Fourth, within the general category of what she sees as extension of government welfare to small business, Elizabeth includes “regulatory relief.” As but one example of the many ways in which the demands of government fall more heavily on small business, the Small Business Administration reports that, on a per employee basis, it costs small firms about $2,400, or 45 percent more, to comply with regulations than it does their larger counterparts. That Congress has directed the government to lift some of that regulatory burden from small firms hardly qualifies as a bequest of government largess.

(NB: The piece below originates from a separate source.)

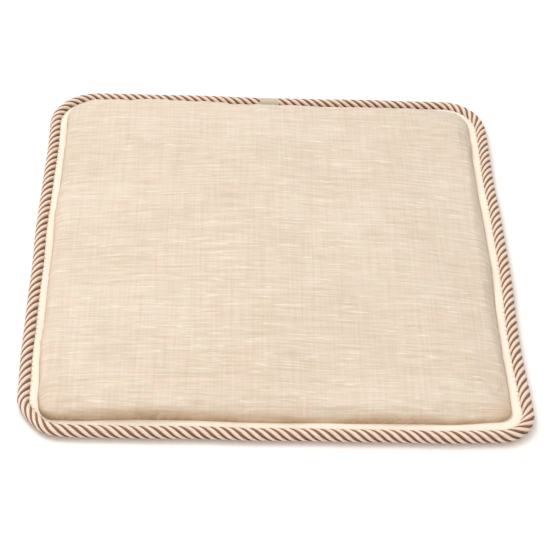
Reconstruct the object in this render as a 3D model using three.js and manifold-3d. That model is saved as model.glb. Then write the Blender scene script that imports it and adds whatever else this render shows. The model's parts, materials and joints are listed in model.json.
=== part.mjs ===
// A thin square floor cushion with a knife edge: a linen cover with a zip across its underside, a flat cream
// tape let into the seam all the way round, a thick twisted cord sewn to the tape, and an inner pad of foam
// and wadding in a calico case. Millimetres, +Z up. The origin is on the floor under the middle of the
// cushion, and +Y points to the edge that the zip is near.

import * as THREE from "three";
import { mergeVertices } from "three/addons/utils/BufferGeometryUtils.js";
import Module from "manifold-3d";

const wasm = await Module();
wasm.setup();

// ---- Driving dimensions ----

const OVERALL = 500; // across the cord, both ways
const HEIGHT = 38; // floor to the top of the crown
const GAP = 0.3; // clearance left where two pieces lie together

const CORD_DIAMETER = 12.4;
const CORD_CORE_DIAMETER = 6;
const CORD_CORNER = 36; // bend radius of the cord's centreline at a corner
const CORD_FLOOR_GAP = 0.4;
const JOIN_BAND_LENGTH = 24; // the wrapped join of the cord, in the middle of the rear edge

const TAPE_SHOWN = 8; // width of tape seen between the cord and the linen
const TAPE_ALLOWANCE = 6; // width of tape inside the seam
const TAPE_THICKNESS = 1.2; // folded double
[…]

(In any event, since when did being spared from regulation count as the equivalent of a government subsidy? The suggestion that a person is the privileged beneficiary of government welfare and ought to be grateful when the government doesn’t tell him or her what to do is awfully hard to reconcile with the premises of a free society. We are citizens with rights in a free society, not subjects being conferred privileges by a monarchical regime.)
Fifth, large corporate entities also benefit from government subsidies and other assistance, mostly in ways other than loans that are repaid. But, publicly-held corporations do not need to plan for or consider estate tax consequences because they are taxed only once on their profits.
Sixth, even for those few small businesses that do receive some non-loan governmental assistance, why would we not conclude that the owner has amply repaid society through his or her devotion of time, savings, and heart to the creation of a successful business, the provision of new jobs for people to support families, and the strengthening of the economic and tax base of the local community?